Having more transistors will also allow more innovations related to artificial intelligence and encryption, among other things, to be added directly onto the chips.
"When we experience that the phone gets better, the cars get better, the computers get better, it is because behind the scenes, the transistor got better and we have more transistors available in our chips," Gil said.
The new chip is expected to achieve 45% higher performance — and about 75% lower energy usage — than today's most advanced 7-nanometer chips. With 2-nanometer chips, cell phone batteries could last four times longer, laptops could get markedly faster and the carbon footprints of data centers could be slashed as they rely on more energy efficient chips.
The 2-nanometer chips are expected to go into production starting in late 2024 or 2025, which won't be soon enough to make a dent in the current global chip shortage.
IBM is not typically the first company that comes to mind when thinking of semiconductors. Unlike Intel (INTC) or Samsung (SSNLF), the computing giant doesn't do large scale manufacturing of chips. Instead IBM will license its 2-nanometer processor technology to chipmakers.

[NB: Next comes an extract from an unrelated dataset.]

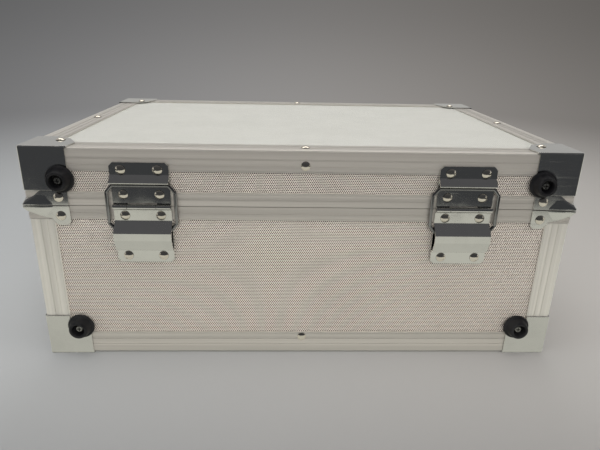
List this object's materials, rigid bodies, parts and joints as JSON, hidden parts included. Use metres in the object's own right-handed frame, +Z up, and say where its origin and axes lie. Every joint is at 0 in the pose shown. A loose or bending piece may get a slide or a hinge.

IBM's research on the new chip will also help it develop its own future tech products that will utilize the 2-nanometer chips.
The announcement comes as the Biden administration is considering investing $50 billion to grow domestic chip research, development and manufacturing, after years of decline in the United States' role in the global semiconductor industry.
"The intent ... is to ensure we have leadership in semiconductor technology in the country," Gil said. "This is proof that we do have that leadership capability in the country, with the 2-nanometer announcement, but people are not standing still. We need to push forward."